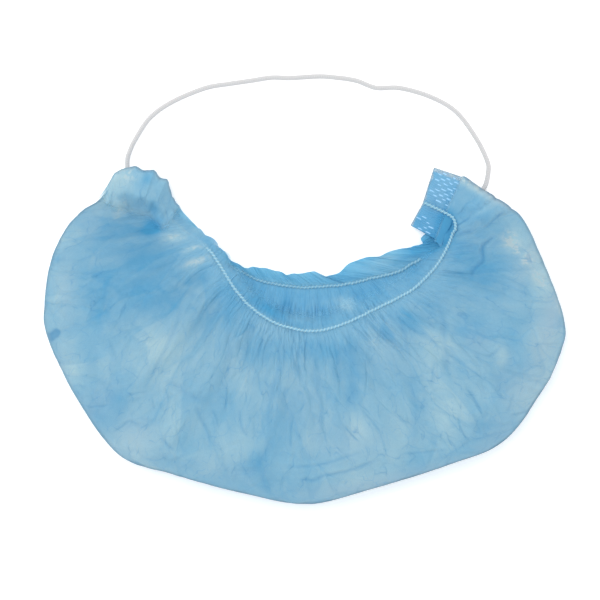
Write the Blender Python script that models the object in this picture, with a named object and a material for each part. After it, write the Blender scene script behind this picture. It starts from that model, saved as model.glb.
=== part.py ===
# Disposable beard cover: a gathered nonwoven pouch with two stitched edge elastics, two welded
# end tabs and one elastic head loop, lying on its back wall with the loop laid flat above it.
# Metres, +X to the right, +Y towards the head loop, +Z up from the surface it lies on.

import math

import bmesh
import bpy
import numpy as np

# Driving sizes
cover_width = 0.240
cover_reach = 0.1555
crown_height = 0.046
fabric_wall = 0.0012
frill_length = 0.011
rim_elastic_diameter = 0.0012
loop_diameter = 0.0021
weld_width = 0.014
weld_length = 0.031
weld_thickness = 0.004
weld_lift = 0.0029
piece_gap = 0.0003

# Depths of the folds
body_swell_depth = 0.0011
body_fold_depth = 0.0030
rim_gather_depth = 0.0006
end_fold_depth = 0.0010
frill_ruffle_depth = 0.0016
weld_rib_depth = 0.0003

# How far the ends reach along the pouch, as shares of its length: where folds and ruffles fade
# out, where the pleats of a tab still show and where a frill turns to lie along its tab
fold_fade_share = 0.18
end_fold_share = 0.10
end_fold_start_share = 0.04
frill_turn_share = 0.06
fold_span_share = 0.15

# How much a frill's end leans out over its tab, and where the rim's gathers lie on the front wall
frill_turn_share_across = 0.1
rim_gather_share = 0.14
rim_gather_half_share = 0.08

# Where the front elastic crosses the right tab, in shares of the weld width, and how many
# columns at each end the back elastic leaves free
elastic_over_tab = (0.35, 0.60, 0.85)
back_elastic_free = 6

# Points this near the surface lie on it
resting_snap = 0.00005

# Counts along the pouch and across a tab
body_swells = 11
frill_ruffles = 22
columns_per_ruffle = 4
weld_ribs = 6
weld_columns = 6
end_folds = 2
elastic_sides = 6
loop_sides = 8

# The swells of the front wall: waves that add up, with their counts in shares of body_swells and
# their drift from the rim to the side fold.
swell_columns = ("weight", "count", "phase", "drift")
swell_rows = (
    (0.6, 1.00, 0.6, 0.0),
    (0.4, 1.55, 0.0, 2.5),
)

# The outline seen from above, from the left tab round the bottom fold to the right tab,
# as shares of the half width and of the half reach.
plan_columns = ("x", "y")
outline_rows = (
    (-0.742, 0.917),
    (-0.768, 0.855),
    (-0.800, 0.792),
    (-0.857, 0.742),
    (-0.921, 0.625),
    (-0.975, 0.440),
    (-1.000, 0.160),
    (-0.993, 0.030),
    (-0.950, -0.144),
    (-0.845, -0.446),
    (-0.702, -0.719),
    (-0.499, -0.825),
    (-0.230, -0.938),
    (0.015, -1.000),
    (0.269, -0.905),
    (0.557, -0.766),
    (0.760, -0.632),
    (0.906, -0.345),
    (0.985, -0.090),
    (1.000, 0.070),
    (0.943, 0.350),
    (0.848, 0.674),
    (0.746, 0.820),
)

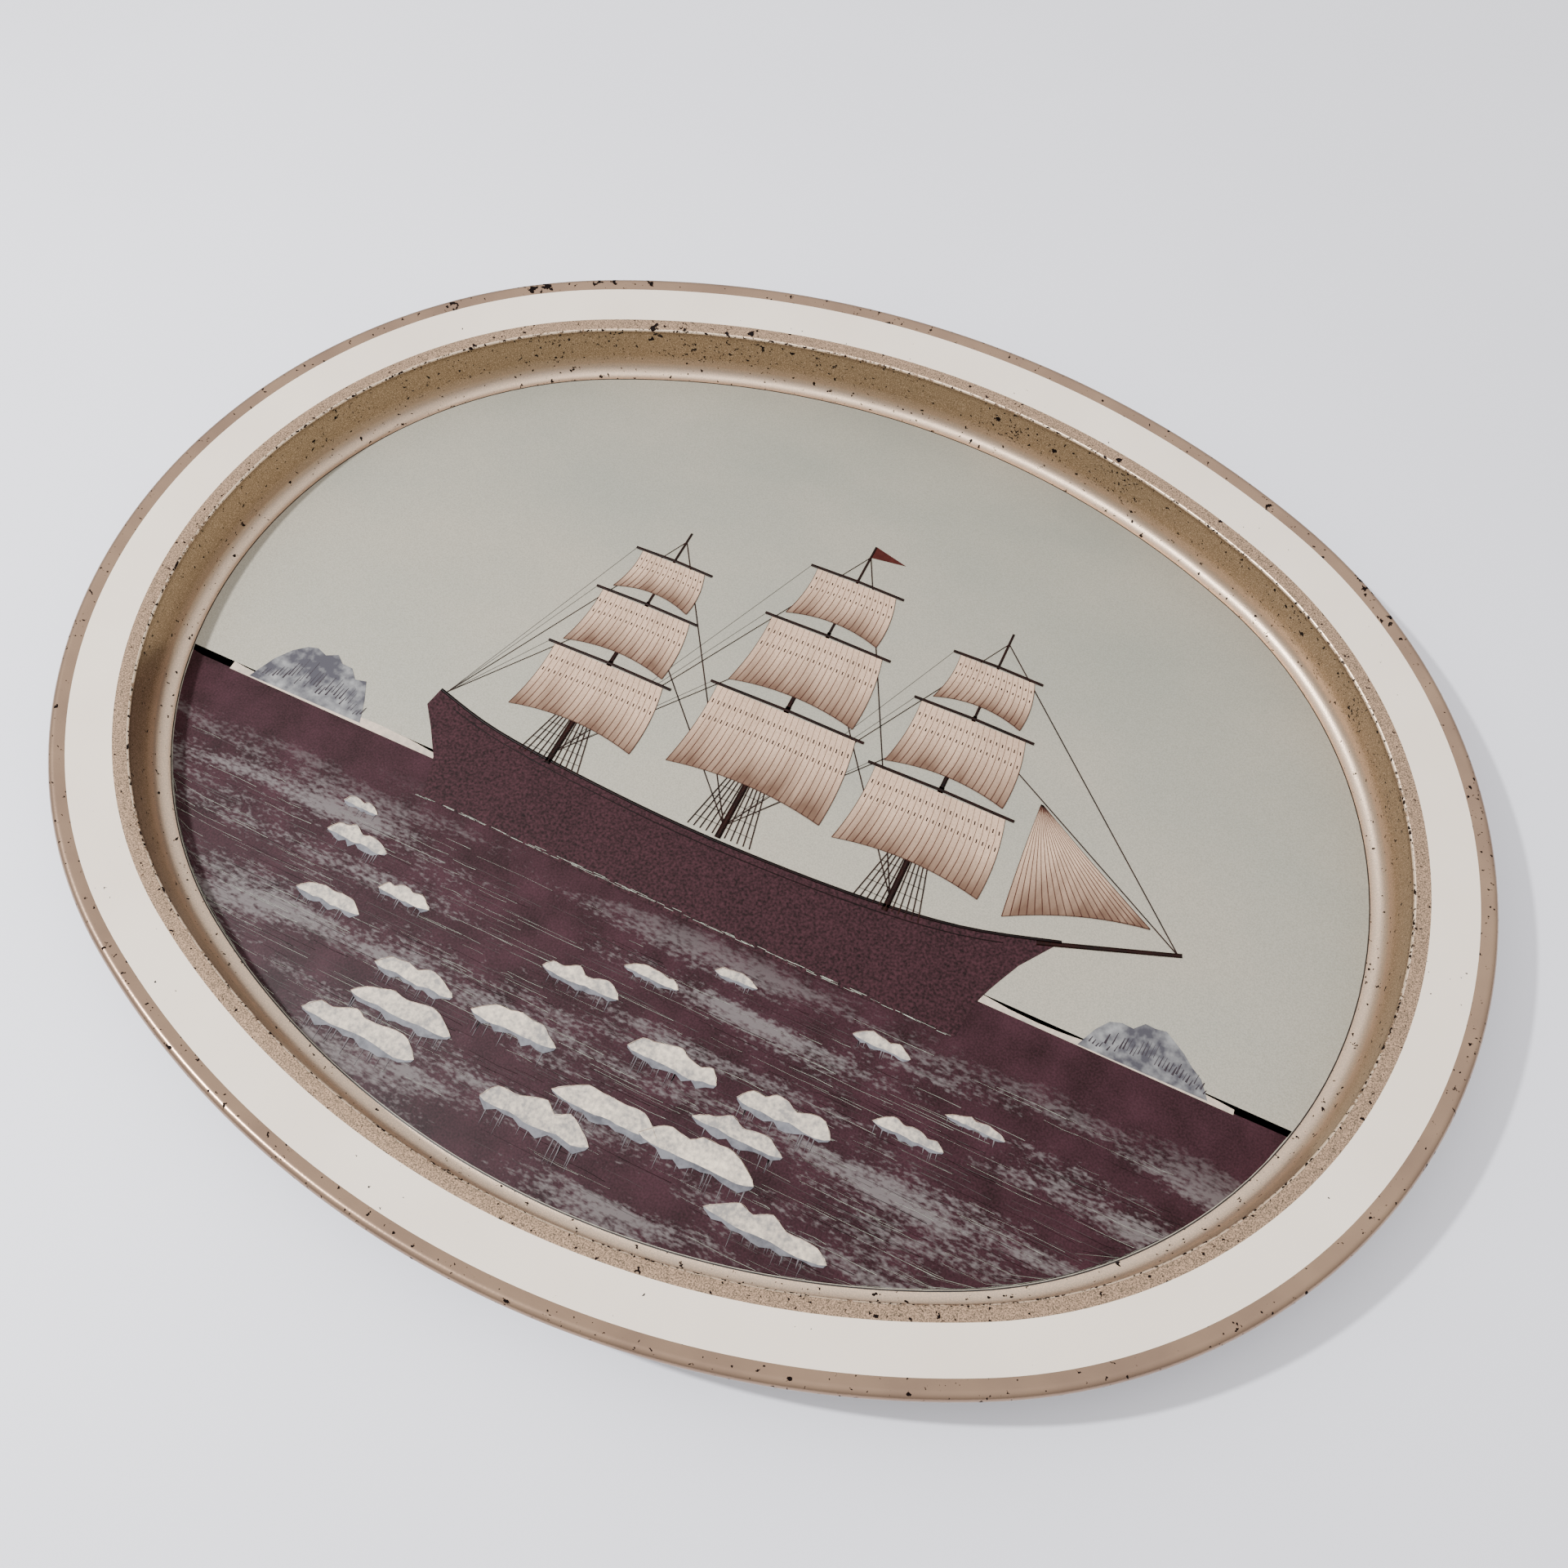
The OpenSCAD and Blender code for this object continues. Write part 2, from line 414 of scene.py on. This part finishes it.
# The gold lacquer of the ledge and crease.
# A flake gold with a sandy sparkle. The crease at its inner edge is painted pale in patches: partly
# worn-through tin, partly a painted highlight along the bend.
ledge_gold = new_finish("ledge_gold", 0.85, 0.38, 0.1)
flake = grain(ledge_gold, 3200.0, 2.0)
ledge_colour = over(ledge_gold, between(ledge_gold, flake, 0.35, 0.7),
                    colour(146, 130, 112), colour(206, 192, 176))
up = node(ledge_gold, "SeparateXYZ", {0: spot(ledge_gold)}).outputs["Z"]
# Pale patches along the crease: partly worn-through tin, partly a painted highlight on the bend.
rub_and_highlight_breakup = sums(ledge_gold, "ADD", grain(ledge_gold, 900.0, 3.0, seed=4.0),
               sums(ledge_gold, "MULTIPLY", grain(ledge_gold, 40.0, 1.0, seed=7.0), 0.8))
at_crease = sums(ledge_gold, "MULTIPLY", between(ledge_gold, up, 0.01786, 0.01778),
                 between(ledge_gold, up, 0.01715, 0.0173))
rubbed_and_highlight = sums(ledge_gold, "MULTIPLY", at_crease, between(ledge_gold, rub_and_highlight_breakup, 0.72, 0.86))
ledge_colour = over(ledge_gold, rubbed_and_highlight, ledge_colour, colour(214, 208, 200))
ledge_chips = chips(ledge_gold, 820.0, 0.735, 6.0, (
    (-143.2, 85.3, 18.1, 3.2), (-144.6, 82.4, 18.1, 2.8), (-140.6, 87.6, 18.1, 2.4),
    (-94.7, 119.5, 18, 2.6), (-63.9, 130.3, 18, 2.4), (-86, 122.6, 17.8, 1.8),
    (-72, 127.6, 17.8, 1.8), (60, 131, 17.8, 1.6), (118, 112, 17.8, 1.8), (95, 122, 17.8, 1.6)))
crease_wear = between(ledge_gold, grain(ledge_gold, 1000.0, 2.0, seed=12.0), 0.57, 0.59)
ledge_chips = sums(ledge_gold, "MAXIMUM", ledge_chips,
                   sums(ledge_gold, "MULTIPLY", crease_wear, at_crease))
wire(ledge_gold, colour=over(ledge_gold, ledge_chips, ledge_colour, rust_dark),
     metal=between(ledge_gold, ledge_chips, 0.0, 1.0, 0.85, 0.0),
     bump=(flake, 0.00002))
ledge_section = ([cream_inside] + crease_bend(0, flange_fall + 90, wall_rise + 90)
                 + crease_bend(coat_thickness, wall_rise + 90, flange_fall + 90)
                 + [under(cream_inside, flange_fall, coat_thickness)])
gold_ledge = turned_ring("gold_ledge", ledge_section, ledge_gold, "ledge_lacquer")


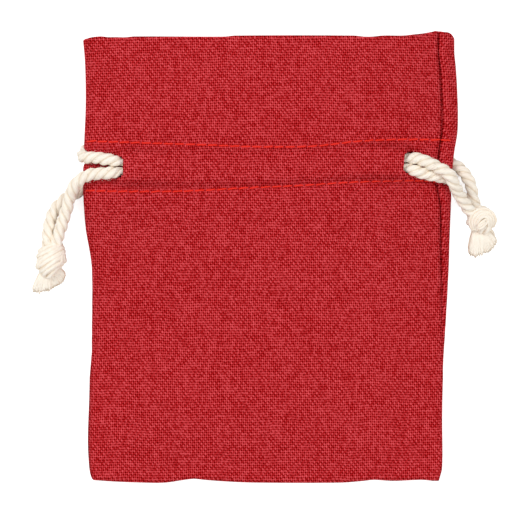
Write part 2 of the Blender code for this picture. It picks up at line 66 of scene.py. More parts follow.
# Height of the front at the middle of the bag, by distance up the bag
ARCH = ((-64.0, 1.6), (-58.0, 3.4), (-45.0, 5.8), (-20.0, 8.8), (0.0, 10.8),
        (14.0, 12.4), (26.0, 12.9), (40.0, 12.8), (64.0, 12.3))
ARCH_POWER = 3.0

# Outline, seen from above
LEFT_SIDE = ((-64.0, -50.0), (-60.0, -50.8), (-52.0, -51.2), (-39.0, -50.8), (-19.0, -50.5),
             (-3.7, -50.5), (1.4, -51.1), (8.2, -52.2), (18.4, -52.8), (25.0, -52.8),
             (33.0, -52.5), (44.0, -52.2), (55.8, -52.5), (61.4, -53.0))
RIGHT_SIDE = ((-63.5, 47.7), (-59.7, 48.6), (-45.0, 48.6), (-32.5, 48.9), (-22.4, 49.4),
              (-12.2, 50.0), (-2.0, 50.5), (10.0, 50.8), (20.4, 51.1), (25.2, 51.4),
              (30.0, 51.9), (35.4, 52.8), (41.0, 53.0), (45.6, 52.9), (52.4, 52.6), (58.0, 52.05))
BOTTOM_END = ((-50.0, -63.2), (-44.0, -63.6), (-36.0, -63.9), (-30.0, -63.9), (-24.4, -63.1),
              (-21.6, -62.8), (-18.8, -63.1), (-12.0, -63.6), (-4.0, -63.9), (20.0, -63.9),
              (26.5, -63.4), (29.3, -63.1), (35.0, -63.4), (43.0, -63.1), (46.3, -63.4))
TOP_END = ((-52.8, 61.7), (-49.9, 62.2), (-44.3, 62.35), (-41.4, 62.3), (-38.6, 62.55),
           (-13.0, 62.5), (-10.0, 62.8), (23.7, 62.8), (26.5, 62.5), (29.0, 62.5),
           (32.0, 62.8), (37.8, 62.8), (40.6, 63.1), (43.5, 63.4), (46.7, 63.9),
           (49.1, 63.6), (50.9, 63.4), (52.0, 62.3))

# The front's top edge stands a little lower than the back's, most of all right of this stretch
FRONT_LOWER = 0.75
FRONT_LOWER_LEFT = 0.5
FRONT_LOWER_RUN = (-42.0, -37.5)
FRONT_LOWER_START = (4.5, 8.5)

# Slow waves of the front: length, height and seed of each, their stretch up the bag and their fade
WAVES = ((24.0, 0.32, 3.0), (9.0, 0.13, 17.0))
WAVE_STRETCH = 1.4
WAVE_FADE = 9.0

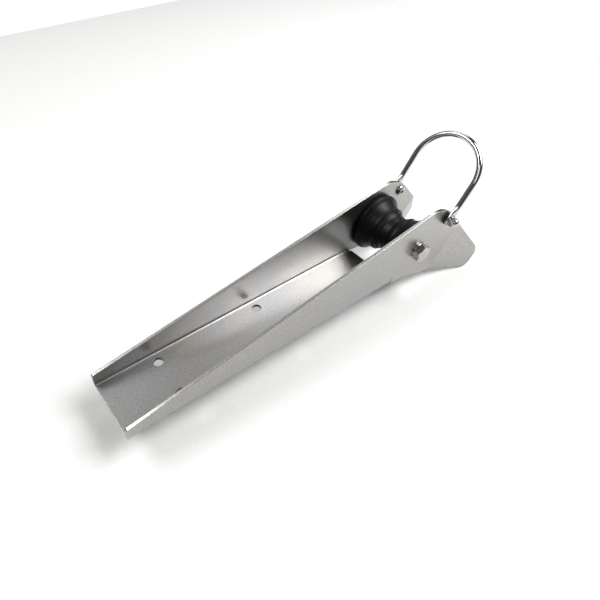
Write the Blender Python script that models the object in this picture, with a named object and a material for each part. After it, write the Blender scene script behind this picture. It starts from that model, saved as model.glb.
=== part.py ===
"""Bow roller for a boat: a folded stainless channel that carries an anchor line
over a rubber roller at its front, with a round-bar bail that keeps the line in.

Metres. X runs forward from the aft end of the channel, Y to port, Z up.
The origin is on the underside of the base plate, midway between the four deck holes.
"""

import math

import bmesh
import bpy
from mathutils import Matrix, Vector

# ---- channel ----
sheet = 0.003                   # thickness of the folded sheet
channel_width = 0.065           # outside of one side wall to outside of the other
base_length = 0.300             # aft end to the front face of the turned-down lip
fold_radius = 0.0035            # mid-sheet radius of the two long folds
lip_fold_radius = 0.003         # mid-sheet radius of the turned-down lip
lip_drop = 0.0055               # how far that lip reaches below the underside
relief = 0.001                  # slit that frees each cheek and the lip from the folds
edge_ease = 0.0005              # rounding of every sheet edge
aft_wall_height = 0.015         # wall top above the underside, at the aft end
wall_slope = 9.1                # degrees the wall top climbs, going forward
shoulder_radius = 0.042         # round between the wall top and the front edge
front_slope = 47.0              # degrees the cheek's front edge falls, going forward
front_margin = 0.0078           # bail screw's centre to the cheek's front edge
front_run = 0.0342              # front edge from beside the screw down to the flare
flare_angle = 20.0              # degrees each front lip turns outward
flare_lean = 54.1               # degrees from level of the flare's fold line
flare_fold_length = 0.0575      # length of that fold line
flare_fold_radius = 0.006       # mid-sheet radius of that fold
flare_length = 0.0493           # fold line to the tip of the flare
flare_top_fall = 0.014          # narrowing of the flare along its top edge
flare_foot_rise = 0.019         # narrowing of the flare along its lower edge
nose_radius = 0.012             # rounding of the flare's two corners
deck_hole = 0.009               # holes for the deck bolts
deck_hole_aft = 0.055           # aft pair, from the aft end
deck_hole_fore = 0.163          # fore pair, from the aft end
deck_hole_side = 0.0192         # each deck hole from the middle line

# ---- roller and its axle ----
axle_thread = 0.010             # axle bolt diameter
axle_ahead = 0.029              # axle centre ahead of the base plate
axle_height = 0.028             # axle centre above the underside
axle_flats = 0.017              # across the flats of head and nut
axle_head = 0.0064              # height of the hexagon head
axle_nut = 0.0080               # height of the nut's hexagon
axle_collar = 0.0026            # height of the collar that holds the locking ring
locking_ring = 0.0016           # wall of the nylon ring in that collar
axle_washer = 0.0185            # diameter of the outer washers
axle_washer_thick = 0.0016
axle_tail = 0.0020              # bolt beyond the nut
thrust_washer = 0.024           # diameter of the washers beside the roller
thrust_washer_thick = 0.0015
bush_wall = 0.0025              # wall of the sleeve in the roller
roller_size = 0.063             # diameter over the flanges
roller_rim = 0.0036             # width of each flange's rim
roller_cone_top = 0.057         # diameter where a flange's face turns into its cone
roller_cone_mouth = 0.0215      # where that is, from the middle of the roller
roller_step = 0.0485            # diameter where each cone meets its hub ring
roller_cone_foot = 0.0125       # where that is, from the middle of the roller
roller_ledge = 0.0085           # inner face of the hub ring, from the middle
roller_hub = 0.0430             # diameter of the hub beside the groove
roller_groove = 0.0395          # diameter of the groove in the middle
roller_groove_half = 0.0045     # half the groove's width at its top

# ---- bail ----
bail_thread = 0.006             # bail screw diameter
bail_ahead = 0.065              # bail screws ahead of the base plate
bail_screw_height = 0.0525      # bail screws above the underside
bail_head = 0.012               # diameter of the button heads
bail_head_high = 0.0032
bail_socket = 0.004             # across the flats of the key socket
bail_spacer = 0.012             # diameter of the black spacers
bail_spacer_thick = 0.0015
bail_washer = 0.0115            # diameter of the thin washers
bail_washer_thick = 0.0010
bail_flats = 0.010              # across the flats of the cap nuts
bail_nut_hex = 0.0034           # height of a cap nut's hexagon
bail_nut_dome = 0.0036          # height of its dome
bail_rod = 0.0063               # diameter of the bar
bail_eye = 0.013                # width of the flattened ends
bail_eye_thick = 0.0033
bail_height = 0.0762            # screw line to the middle of the bar at the top
bail_lean = 33.0                # degrees the bail leans forward at rest

# ---- clearances ----
gap = 0.0003                    # between pieces that touch
fit = 0.0003                    # all round a shaft in its hole

# ---- what follows from them ----
half_width = channel_width / 2
inner_wall = half_width - sheet
mid_wall = half_width - sheet / 2
flat_half = mid_wall - fold_radius
wall_foot = sheet / 2 + fold_radius
base_front = base_length - sheet / 2 - lip_fold_radius
axle_x = base_length + axle_ahead
bail_x = base_length + bail_ahead
thrust_face = inner_wall - gap - thrust_washer_thick
roller_half = thrust_face - gap
axle_bore = axle_thread / 2 + fit
bush_outside = axle_bore + bush_wall
axle_seat = half_width + gap + axle_washer_thick + gap
bail_bore = bail_thread / 2 + fit
spacer_face = half_width + gap + bail_spacer_thick
eye_inner = spacer_face + gap
eye_outer = eye_inner + bail_eye_thick
bail_leg = (eye_inner + eye_outer) / 2
bail_seat = eye_outer + gap + bail_washer_thick + gap
cap_depth = bail_nut_hex + bail_nut_dome - 0.0014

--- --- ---

Set down, exactly as written, each line of the data from its opening line through the one containing "fold_span_share = 0.15". Output nothing more.

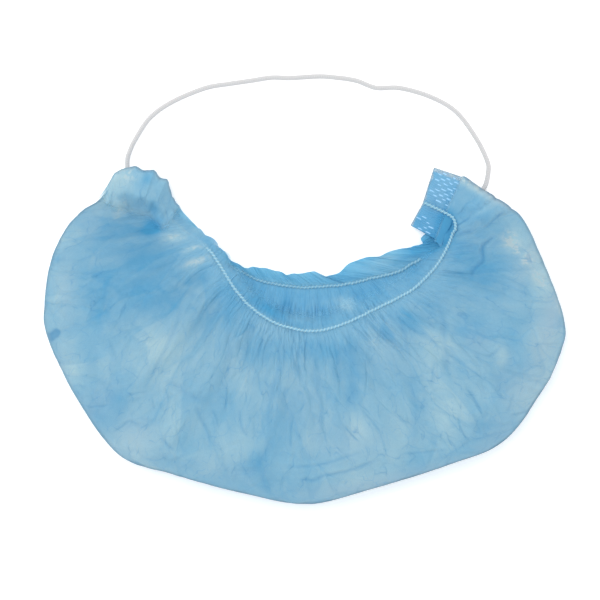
Write the Blender Python script that models the object in this picture, with a named object and a material for each part. After it, write the Blender scene script behind this picture. It starts from that model, saved as model.glb.
=== part.py ===
# Disposable beard cover: a gathered nonwoven pouch with two stitched edge elastics, two welded
# end tabs and one elastic head loop, lying on its back wall with the loop laid flat above it.
# Metres, +X to the right, +Y towards the head loop, +Z up from the surface it lies on.

import math

import bmesh
import bpy
import numpy as np

# Driving sizes
cover_width = 0.240
cover_reach = 0.1555
crown_height = 0.046
fabric_wall = 0.0012
frill_length = 0.011
rim_elastic_diameter = 0.0012
loop_diameter = 0.0021
weld_width = 0.014
weld_length = 0.031
weld_thickness = 0.004
weld_lift = 0.0029
piece_gap = 0.0003

# Depths of the folds
body_swell_depth = 0.0011
body_fold_depth = 0.0030
rim_gather_depth = 0.0006
end_fold_depth = 0.0010
frill_ruffle_depth = 0.0016
weld_rib_depth = 0.0003

# How far the ends reach along the pouch, as shares of its length: where folds and ruffles fade
# out, where the pleats of a tab still show and where a frill turns to lie along its tab
fold_fade_share = 0.18
end_fold_share = 0.10
end_fold_start_share = 0.04
frill_turn_share = 0.06
fold_span_share = 0.15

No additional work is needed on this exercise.